Records for the task:

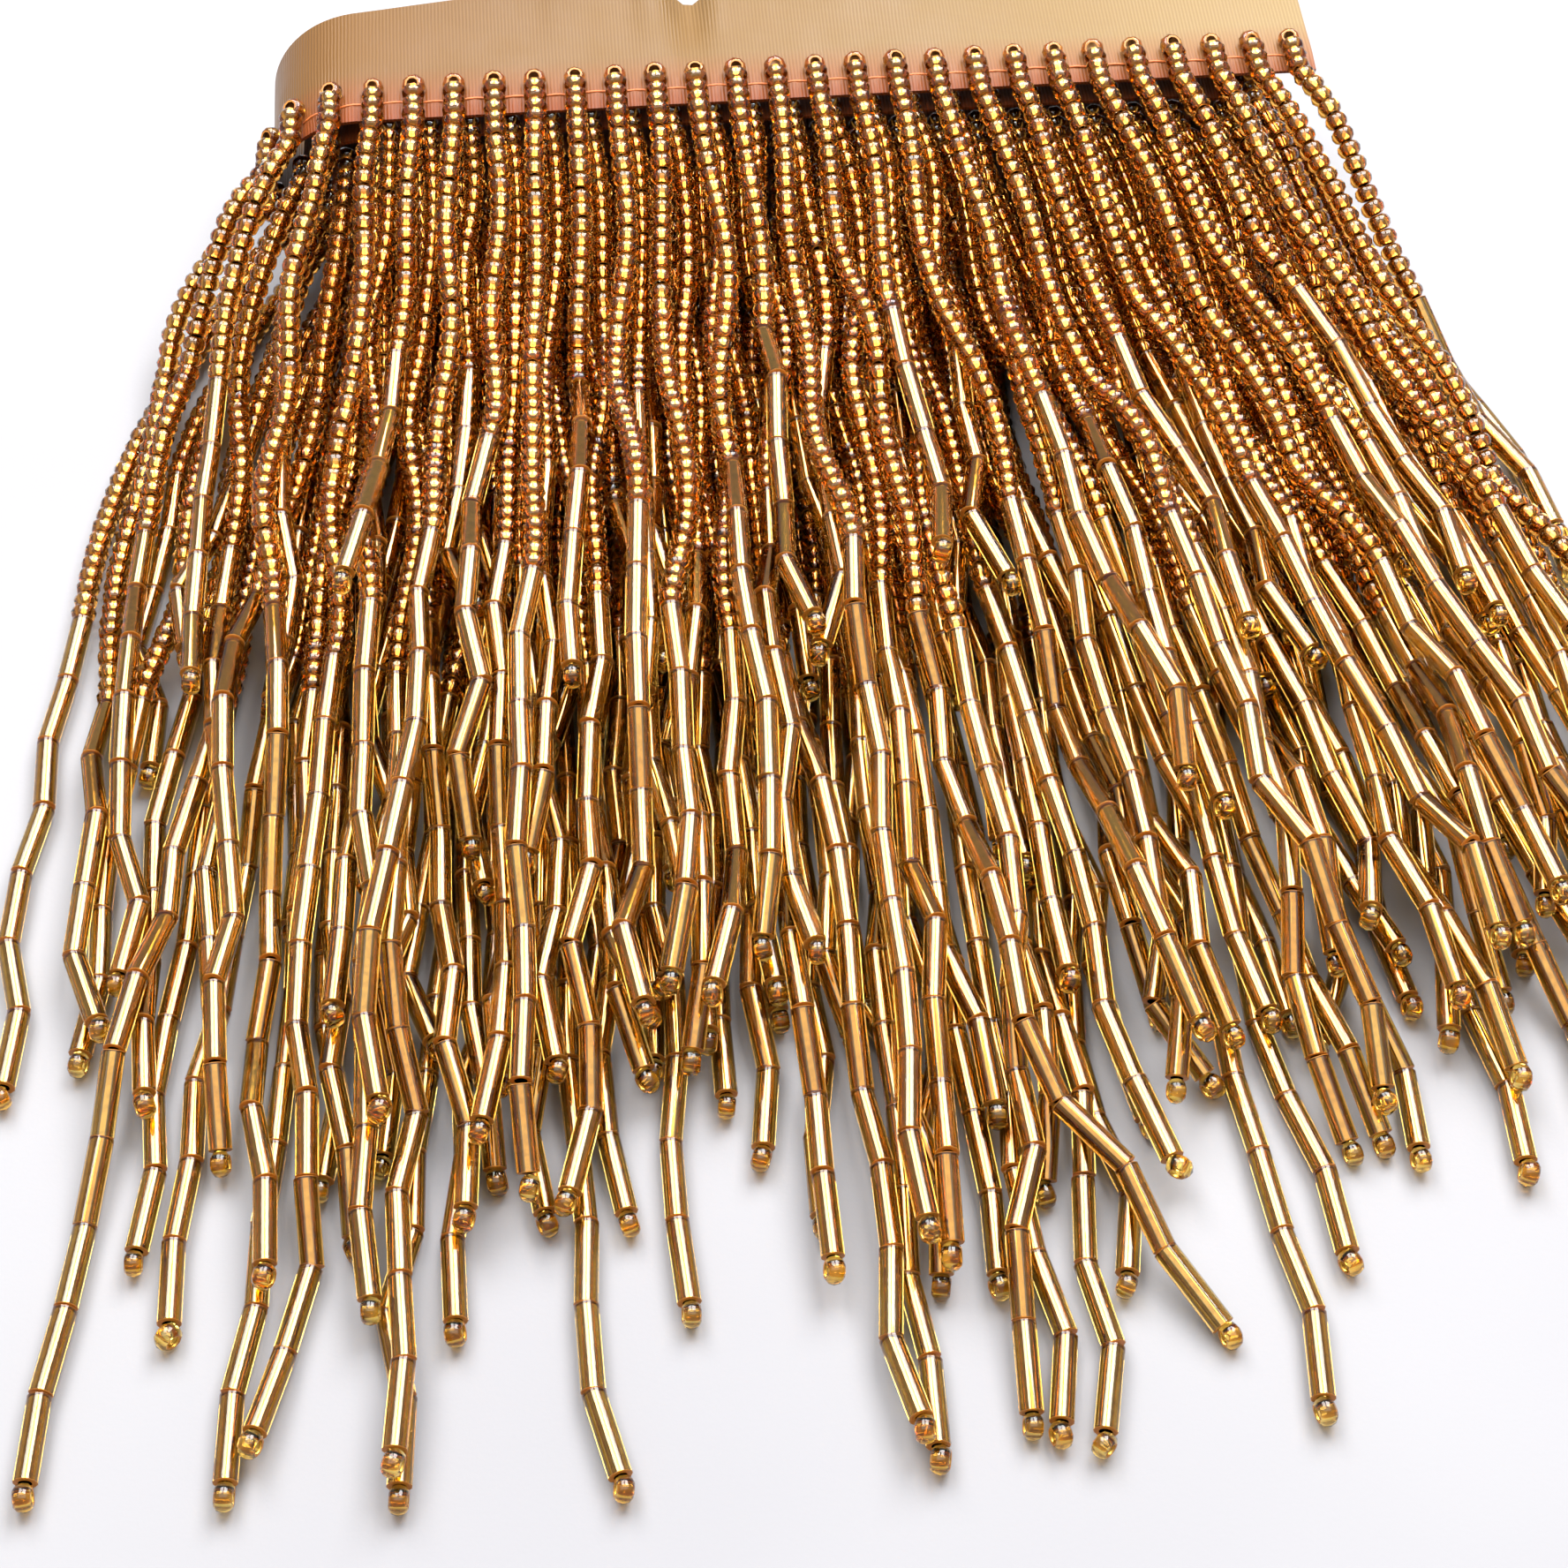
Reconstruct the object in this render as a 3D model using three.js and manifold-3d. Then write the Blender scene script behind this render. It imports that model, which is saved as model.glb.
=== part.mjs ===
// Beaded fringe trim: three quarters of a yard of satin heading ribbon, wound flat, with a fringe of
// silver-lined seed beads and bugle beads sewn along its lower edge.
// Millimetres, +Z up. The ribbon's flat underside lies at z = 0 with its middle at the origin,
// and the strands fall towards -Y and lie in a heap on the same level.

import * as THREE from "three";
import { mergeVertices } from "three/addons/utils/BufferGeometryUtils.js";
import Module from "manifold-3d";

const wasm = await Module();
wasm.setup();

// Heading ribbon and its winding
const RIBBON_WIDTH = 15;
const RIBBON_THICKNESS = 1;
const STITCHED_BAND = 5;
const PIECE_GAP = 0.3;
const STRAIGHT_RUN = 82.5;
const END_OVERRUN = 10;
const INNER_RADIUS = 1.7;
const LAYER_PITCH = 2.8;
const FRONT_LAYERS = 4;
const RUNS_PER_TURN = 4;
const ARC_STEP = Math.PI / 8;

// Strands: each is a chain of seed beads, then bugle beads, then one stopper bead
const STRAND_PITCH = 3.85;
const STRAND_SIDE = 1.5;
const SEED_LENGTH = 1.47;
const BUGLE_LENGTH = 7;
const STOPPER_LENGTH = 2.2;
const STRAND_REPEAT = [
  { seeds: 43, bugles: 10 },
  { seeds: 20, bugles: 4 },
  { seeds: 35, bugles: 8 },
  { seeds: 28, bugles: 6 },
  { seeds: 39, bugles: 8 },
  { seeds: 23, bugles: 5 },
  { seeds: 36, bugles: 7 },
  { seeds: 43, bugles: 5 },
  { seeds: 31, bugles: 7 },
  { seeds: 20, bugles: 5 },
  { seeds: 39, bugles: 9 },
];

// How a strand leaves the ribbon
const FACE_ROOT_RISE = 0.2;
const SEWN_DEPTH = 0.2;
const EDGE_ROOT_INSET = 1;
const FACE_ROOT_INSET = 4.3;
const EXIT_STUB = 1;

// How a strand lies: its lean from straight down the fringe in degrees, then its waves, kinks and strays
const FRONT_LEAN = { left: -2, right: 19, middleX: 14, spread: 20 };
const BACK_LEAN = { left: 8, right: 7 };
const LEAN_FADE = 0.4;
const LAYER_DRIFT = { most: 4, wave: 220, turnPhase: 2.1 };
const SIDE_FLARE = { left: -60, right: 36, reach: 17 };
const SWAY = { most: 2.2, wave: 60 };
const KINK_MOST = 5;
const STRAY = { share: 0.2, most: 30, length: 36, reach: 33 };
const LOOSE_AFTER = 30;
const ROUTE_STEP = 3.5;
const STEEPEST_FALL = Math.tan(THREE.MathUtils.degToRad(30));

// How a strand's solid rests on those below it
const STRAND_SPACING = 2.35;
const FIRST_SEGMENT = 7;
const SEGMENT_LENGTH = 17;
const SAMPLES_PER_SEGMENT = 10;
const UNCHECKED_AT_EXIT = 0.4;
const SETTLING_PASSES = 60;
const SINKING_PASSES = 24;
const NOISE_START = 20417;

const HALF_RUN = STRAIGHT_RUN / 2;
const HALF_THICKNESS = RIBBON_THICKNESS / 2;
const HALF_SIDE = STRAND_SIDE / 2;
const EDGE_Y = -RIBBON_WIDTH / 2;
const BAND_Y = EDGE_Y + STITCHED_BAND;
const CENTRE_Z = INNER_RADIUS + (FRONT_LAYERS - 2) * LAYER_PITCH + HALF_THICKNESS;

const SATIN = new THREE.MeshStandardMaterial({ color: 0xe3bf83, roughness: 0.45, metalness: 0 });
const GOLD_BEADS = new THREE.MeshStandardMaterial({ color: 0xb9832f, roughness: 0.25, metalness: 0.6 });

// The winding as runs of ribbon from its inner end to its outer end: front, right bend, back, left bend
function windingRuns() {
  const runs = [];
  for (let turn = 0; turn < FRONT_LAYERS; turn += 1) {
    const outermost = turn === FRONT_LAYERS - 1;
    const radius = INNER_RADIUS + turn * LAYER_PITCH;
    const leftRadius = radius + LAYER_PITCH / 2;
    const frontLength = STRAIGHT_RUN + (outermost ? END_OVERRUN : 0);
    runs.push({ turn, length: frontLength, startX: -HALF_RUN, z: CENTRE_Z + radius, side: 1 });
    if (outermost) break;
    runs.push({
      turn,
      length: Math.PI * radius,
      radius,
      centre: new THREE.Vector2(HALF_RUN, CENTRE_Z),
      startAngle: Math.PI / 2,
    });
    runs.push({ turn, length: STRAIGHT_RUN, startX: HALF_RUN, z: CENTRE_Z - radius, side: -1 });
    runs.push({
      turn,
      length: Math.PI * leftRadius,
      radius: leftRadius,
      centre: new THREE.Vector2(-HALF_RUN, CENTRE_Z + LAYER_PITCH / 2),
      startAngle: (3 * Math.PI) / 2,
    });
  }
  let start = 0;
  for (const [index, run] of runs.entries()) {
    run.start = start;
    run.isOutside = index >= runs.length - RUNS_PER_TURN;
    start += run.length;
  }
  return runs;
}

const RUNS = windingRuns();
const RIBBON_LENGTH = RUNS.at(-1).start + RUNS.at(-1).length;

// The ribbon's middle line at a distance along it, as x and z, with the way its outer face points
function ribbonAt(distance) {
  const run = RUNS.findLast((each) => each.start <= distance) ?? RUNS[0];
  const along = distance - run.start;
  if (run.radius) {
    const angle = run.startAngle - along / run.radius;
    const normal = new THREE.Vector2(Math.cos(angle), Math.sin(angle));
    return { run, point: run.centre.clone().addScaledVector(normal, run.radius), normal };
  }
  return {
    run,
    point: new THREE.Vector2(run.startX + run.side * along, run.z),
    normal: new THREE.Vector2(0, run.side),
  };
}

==

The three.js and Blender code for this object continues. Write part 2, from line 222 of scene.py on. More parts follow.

Task objective: Take the lines from the line with "Reconstruct the object" through the line with "const ARC_STEP = Math.PI / 8;", both ends included, and give them again exactly, with nothing else.

Response to the task:
Reconstruct the object in this render as a 3D model using three.js and manifold-3d. Then write the Blender scene script behind this render. It imports that model, which is saved as model.glb.
=== part.mjs ===
// Beaded fringe trim: three quarters of a yard of satin heading ribbon, wound flat, with a fringe of
// silver-lined seed beads and bugle beads sewn along its lower edge.
// Millimetres, +Z up. The ribbon's flat underside lies at z = 0 with its middle at the origin,
// and the strands fall towards -Y and lie in a heap on the same level.

import * as THREE from "three";
import { mergeVertices } from "three/addons/utils/BufferGeometryUtils.js";
import Module from "manifold-3d";

const wasm = await Module();
wasm.setup();

// Heading ribbon and its winding
const RIBBON_WIDTH = 15;
const RIBBON_THICKNESS = 1;
const STITCHED_BAND = 5;
const PIECE_GAP = 0.3;
const STRAIGHT_RUN = 82.5;
const END_OVERRUN = 10;
const INNER_RADIUS = 1.7;
const LAYER_PITCH = 2.8;
const FRONT_LAYERS = 4;
const RUNS_PER_TURN = 4;
const ARC_STEP = Math.PI / 8;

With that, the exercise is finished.